Quando se quer “abanar” um cartel é preciso agir depressa. Muitas vezes são os membros do grupo a pensar nisso e ao mesmo tempo. Podem ter trabalhado em conjunto durante anos, mas é raro que confiem uns nos outros. E só o primeiro a chegar à Comissão que beneficia de imunidade total. Esta questão é tão importante que, por vezes, as empresas reclamam perante o Tribunal de Justiça europeu a “classificação de chegada” adotada pela Comissão Europeia para os informadores. A diferença pode significar dezenas de milhões de euros em multas. Para hierarquizar a lista de arrependidos, Bruxelas tem de ter em consideração a hora de chegada, mas também o valor acrescentado que cada um tenha trazido à investigação.

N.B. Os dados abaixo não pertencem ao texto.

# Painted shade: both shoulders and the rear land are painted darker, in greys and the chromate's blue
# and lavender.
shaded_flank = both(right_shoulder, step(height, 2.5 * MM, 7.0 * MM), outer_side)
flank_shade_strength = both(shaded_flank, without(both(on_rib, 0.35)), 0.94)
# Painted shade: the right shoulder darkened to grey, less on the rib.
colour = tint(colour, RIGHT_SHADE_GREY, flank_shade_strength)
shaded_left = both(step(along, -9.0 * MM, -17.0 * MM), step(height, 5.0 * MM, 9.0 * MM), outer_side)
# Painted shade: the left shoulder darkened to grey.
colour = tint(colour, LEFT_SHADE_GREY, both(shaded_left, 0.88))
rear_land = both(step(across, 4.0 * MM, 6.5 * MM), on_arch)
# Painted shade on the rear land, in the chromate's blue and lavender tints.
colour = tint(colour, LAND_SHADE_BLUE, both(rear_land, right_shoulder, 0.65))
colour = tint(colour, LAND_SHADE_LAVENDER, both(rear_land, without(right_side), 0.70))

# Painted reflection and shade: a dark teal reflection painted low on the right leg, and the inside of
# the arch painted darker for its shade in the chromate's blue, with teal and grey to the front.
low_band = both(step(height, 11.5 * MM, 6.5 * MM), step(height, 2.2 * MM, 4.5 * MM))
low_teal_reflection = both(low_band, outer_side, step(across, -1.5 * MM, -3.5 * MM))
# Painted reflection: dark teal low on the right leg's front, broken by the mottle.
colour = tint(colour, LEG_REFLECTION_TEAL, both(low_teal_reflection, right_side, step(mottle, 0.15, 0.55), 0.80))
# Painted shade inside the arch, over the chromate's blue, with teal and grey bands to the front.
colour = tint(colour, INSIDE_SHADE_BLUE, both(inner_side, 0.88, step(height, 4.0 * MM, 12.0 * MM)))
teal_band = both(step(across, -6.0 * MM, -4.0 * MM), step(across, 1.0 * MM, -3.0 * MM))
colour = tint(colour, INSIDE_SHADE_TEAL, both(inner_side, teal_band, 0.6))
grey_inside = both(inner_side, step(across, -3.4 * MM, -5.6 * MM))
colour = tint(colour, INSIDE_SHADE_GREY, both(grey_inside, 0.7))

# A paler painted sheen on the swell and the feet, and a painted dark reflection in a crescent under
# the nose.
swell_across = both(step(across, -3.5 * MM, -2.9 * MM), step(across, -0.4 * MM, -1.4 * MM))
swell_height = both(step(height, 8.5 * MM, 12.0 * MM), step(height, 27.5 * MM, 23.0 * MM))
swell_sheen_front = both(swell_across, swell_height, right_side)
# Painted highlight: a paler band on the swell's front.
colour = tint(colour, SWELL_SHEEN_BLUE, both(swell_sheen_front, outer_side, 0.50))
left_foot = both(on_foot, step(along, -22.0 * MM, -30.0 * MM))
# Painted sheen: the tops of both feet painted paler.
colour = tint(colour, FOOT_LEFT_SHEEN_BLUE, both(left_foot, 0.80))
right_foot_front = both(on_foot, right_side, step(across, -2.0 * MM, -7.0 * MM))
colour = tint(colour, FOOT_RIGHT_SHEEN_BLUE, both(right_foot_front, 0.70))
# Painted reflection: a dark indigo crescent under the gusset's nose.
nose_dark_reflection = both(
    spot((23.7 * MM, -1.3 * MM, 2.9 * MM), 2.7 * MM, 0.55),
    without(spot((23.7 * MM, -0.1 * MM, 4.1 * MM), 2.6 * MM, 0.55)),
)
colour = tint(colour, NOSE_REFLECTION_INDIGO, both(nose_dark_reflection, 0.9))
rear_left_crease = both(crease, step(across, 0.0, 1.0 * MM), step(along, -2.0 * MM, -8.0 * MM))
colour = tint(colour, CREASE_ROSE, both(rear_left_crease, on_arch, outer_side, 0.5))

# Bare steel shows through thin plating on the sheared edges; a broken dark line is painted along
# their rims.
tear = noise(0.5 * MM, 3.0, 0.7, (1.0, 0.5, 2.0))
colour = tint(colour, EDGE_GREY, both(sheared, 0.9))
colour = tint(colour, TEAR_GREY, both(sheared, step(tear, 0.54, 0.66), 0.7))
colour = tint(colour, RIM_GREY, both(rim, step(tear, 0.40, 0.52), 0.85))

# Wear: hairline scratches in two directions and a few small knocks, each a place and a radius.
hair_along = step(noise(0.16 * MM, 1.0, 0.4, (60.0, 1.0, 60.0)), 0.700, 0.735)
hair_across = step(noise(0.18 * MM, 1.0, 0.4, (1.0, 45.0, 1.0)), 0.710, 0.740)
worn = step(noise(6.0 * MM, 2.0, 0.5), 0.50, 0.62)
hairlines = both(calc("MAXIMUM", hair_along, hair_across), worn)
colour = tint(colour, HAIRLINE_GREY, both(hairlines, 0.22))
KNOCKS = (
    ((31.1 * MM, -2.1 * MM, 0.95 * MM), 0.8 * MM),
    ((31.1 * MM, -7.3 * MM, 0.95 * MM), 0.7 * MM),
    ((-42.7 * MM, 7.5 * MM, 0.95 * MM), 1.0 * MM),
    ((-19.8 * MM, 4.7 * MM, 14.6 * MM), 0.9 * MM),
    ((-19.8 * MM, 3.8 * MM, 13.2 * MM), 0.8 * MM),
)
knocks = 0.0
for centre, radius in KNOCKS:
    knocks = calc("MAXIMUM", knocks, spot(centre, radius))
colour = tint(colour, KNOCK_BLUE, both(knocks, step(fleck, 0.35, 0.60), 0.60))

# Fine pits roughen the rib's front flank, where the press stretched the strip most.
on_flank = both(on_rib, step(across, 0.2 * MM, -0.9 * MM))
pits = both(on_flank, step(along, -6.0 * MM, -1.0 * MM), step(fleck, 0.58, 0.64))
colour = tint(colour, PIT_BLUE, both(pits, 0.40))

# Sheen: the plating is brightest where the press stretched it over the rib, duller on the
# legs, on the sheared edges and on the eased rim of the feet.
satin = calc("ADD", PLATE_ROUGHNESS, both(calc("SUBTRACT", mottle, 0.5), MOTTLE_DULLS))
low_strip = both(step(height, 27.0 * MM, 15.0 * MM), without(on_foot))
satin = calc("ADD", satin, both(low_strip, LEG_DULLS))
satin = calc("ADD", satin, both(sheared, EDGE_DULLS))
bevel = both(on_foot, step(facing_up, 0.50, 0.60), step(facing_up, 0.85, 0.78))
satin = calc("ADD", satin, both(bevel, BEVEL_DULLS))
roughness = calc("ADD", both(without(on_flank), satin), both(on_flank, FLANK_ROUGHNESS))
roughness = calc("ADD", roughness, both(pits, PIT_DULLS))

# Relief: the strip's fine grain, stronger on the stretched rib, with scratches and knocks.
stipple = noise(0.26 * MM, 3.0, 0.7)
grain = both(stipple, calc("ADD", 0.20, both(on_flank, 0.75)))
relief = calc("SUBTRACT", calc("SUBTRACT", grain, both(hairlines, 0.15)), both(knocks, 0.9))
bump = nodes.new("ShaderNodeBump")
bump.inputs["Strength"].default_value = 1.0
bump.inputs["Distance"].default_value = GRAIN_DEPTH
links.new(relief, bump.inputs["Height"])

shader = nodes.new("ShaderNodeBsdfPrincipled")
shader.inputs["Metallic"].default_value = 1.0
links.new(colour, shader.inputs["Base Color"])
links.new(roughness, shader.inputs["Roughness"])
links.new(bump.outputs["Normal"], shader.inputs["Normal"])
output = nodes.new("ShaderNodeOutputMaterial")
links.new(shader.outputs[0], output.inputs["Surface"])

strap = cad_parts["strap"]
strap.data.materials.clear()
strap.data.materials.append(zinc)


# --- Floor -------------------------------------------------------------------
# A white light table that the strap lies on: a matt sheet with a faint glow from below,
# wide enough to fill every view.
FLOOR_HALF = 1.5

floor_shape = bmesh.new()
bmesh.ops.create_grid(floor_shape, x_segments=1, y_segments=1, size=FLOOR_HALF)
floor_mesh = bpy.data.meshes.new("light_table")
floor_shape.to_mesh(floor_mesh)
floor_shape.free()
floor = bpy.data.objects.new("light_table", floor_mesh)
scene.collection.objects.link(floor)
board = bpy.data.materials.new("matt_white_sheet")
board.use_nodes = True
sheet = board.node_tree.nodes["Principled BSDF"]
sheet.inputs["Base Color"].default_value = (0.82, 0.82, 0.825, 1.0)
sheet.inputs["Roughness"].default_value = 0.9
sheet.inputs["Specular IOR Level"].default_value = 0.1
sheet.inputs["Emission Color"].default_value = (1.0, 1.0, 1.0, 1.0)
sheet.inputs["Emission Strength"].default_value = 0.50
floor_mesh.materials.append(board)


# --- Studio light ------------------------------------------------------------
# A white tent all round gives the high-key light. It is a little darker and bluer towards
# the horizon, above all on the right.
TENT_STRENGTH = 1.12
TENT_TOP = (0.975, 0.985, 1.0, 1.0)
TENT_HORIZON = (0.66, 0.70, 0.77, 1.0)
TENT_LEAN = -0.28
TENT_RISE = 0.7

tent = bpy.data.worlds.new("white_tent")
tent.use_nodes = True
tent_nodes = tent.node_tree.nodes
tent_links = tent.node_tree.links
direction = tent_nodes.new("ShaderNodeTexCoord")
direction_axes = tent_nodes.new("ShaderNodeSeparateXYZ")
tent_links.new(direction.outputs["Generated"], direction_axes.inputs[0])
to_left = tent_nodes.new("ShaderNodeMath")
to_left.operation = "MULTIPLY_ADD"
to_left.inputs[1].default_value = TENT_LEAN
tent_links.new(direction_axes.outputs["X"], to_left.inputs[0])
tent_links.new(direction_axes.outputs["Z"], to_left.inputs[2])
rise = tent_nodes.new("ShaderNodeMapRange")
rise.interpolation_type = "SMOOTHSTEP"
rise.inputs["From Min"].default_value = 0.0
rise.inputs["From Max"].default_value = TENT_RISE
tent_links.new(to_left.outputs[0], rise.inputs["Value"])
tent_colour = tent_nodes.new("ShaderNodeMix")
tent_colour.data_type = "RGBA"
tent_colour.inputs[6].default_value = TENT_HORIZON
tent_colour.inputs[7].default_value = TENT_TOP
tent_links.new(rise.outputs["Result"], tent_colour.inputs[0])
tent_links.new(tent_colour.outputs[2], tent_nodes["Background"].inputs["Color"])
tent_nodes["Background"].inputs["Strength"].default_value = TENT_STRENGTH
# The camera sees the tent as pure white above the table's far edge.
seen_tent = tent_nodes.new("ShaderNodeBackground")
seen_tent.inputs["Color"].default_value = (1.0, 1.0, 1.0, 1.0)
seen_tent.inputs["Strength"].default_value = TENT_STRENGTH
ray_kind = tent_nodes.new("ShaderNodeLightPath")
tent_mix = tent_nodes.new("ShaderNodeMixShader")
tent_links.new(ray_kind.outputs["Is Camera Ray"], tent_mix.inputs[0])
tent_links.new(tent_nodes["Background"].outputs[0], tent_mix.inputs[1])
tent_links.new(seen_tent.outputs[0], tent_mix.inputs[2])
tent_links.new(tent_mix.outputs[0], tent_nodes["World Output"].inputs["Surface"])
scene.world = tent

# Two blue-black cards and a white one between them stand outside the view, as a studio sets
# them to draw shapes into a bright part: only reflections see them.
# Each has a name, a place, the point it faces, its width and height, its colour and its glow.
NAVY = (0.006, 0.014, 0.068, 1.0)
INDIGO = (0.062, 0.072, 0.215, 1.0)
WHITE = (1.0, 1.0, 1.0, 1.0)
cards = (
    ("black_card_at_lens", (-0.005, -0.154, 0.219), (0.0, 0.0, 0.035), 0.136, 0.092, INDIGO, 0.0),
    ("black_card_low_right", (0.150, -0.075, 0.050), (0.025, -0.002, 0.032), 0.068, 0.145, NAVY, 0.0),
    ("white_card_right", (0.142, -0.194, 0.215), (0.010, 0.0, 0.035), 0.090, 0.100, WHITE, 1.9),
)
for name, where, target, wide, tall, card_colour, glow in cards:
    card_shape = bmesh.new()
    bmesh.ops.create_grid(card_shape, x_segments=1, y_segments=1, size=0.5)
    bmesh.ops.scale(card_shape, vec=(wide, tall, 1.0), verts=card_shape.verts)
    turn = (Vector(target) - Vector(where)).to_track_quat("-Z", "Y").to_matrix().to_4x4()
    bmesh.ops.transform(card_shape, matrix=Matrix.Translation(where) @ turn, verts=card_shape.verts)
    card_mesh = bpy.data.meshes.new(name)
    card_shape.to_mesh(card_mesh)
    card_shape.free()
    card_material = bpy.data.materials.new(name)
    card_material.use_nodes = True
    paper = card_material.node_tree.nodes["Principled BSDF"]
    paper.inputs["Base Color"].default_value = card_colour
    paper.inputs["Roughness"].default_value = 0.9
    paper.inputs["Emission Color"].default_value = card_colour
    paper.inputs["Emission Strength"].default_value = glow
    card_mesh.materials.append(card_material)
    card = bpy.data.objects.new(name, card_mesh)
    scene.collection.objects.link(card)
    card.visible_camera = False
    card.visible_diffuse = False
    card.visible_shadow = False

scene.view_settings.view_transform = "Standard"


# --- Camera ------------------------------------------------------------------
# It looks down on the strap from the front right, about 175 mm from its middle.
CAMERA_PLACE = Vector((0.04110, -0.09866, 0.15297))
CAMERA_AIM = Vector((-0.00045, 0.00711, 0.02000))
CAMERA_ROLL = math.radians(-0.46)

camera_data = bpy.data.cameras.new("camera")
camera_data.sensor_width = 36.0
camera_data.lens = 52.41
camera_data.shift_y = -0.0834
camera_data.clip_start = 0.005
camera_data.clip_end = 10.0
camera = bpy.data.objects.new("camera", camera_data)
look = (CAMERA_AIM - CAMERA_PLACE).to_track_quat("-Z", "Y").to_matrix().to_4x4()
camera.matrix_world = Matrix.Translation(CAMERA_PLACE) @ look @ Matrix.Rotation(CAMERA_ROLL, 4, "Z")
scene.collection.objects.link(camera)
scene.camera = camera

Com um “arrependido” tudo fica mais fácil para a Comissão. Organização do cartel, objetivos, número de membros: as confissões dão uma visão de conjunto às autoridades. Mas, antes da sentença são precisas provas: documentos contundentes, mensagens de correio eletrónico suspeitas… O tipo de documentos que só se consegue obter com uma rusga policial de surpresa, como são as inspeções-surpresa dos funcionários europeus. Chegam em grupos, recusam-se a subir juntos no mesmo elevador para evitar que um infeliz acidente os bloqueie lá dentro durante horas e vasculham armários e computadores. As mensagens de SMS e os telefones portáteis também são inspecionados. Às vezes encontram papéis de divórcio e mensagens das amantes. Mas, o mais normal é encontrarem o que foram procurar.
A Europa sabe com o que pode contar
Uma vez, um empregado apavorado atirou todos os papéis comprometedores para a sanita. Quando o advogado da empresa se apercebeu foi o pânico total. Os empregados tiveram de ir procurar os documentos comprometedores na coluna de esgoto do prédio. Um pouco amarrotados e sujos mas perfeitamente utilizáveis.
Agora toda a Europa sabe com o que pode contar. Mais vale colaborar com Bruxelas para evitar uma multa pesada. Ver os nomes que denunciaram cartéis junto da Comissão nos últimos 10 anos é como dar a volta ao mundo: encontra-se de tudo .... menos franceses, exceção feita à ex-Rhône-Poulenc, que denunciou há cerca de 15 anos 2 cartéis diferentes, incluindo o das vitaminas.
É pouco. Na Alemanha os grupos económicos ficaram traumatizados pelo escândalo de corrupção da Siemens e há 10 anos que não hesitam em “denunciar”.
Também os grupos italianos não são reconhecidos por serem diligentes na matéria. Em 2002, a italiana Deltafina enfrentou a interdição, ao denunciar um cartel que regulava o mercado transalpino de tabaco em bruto. Terá tido medo da sua própria audácia? Na reunião seguinte com os membros do cartel, o grupo avisou os outros que os tinha denunciado. Um tipo de comportamento formalmente proibido por Bruxelas. A Deltafina perdeu a imunidade e teve de pagar uma multa como as outras empresas. Os reflexos culturais têm uma vida difícil.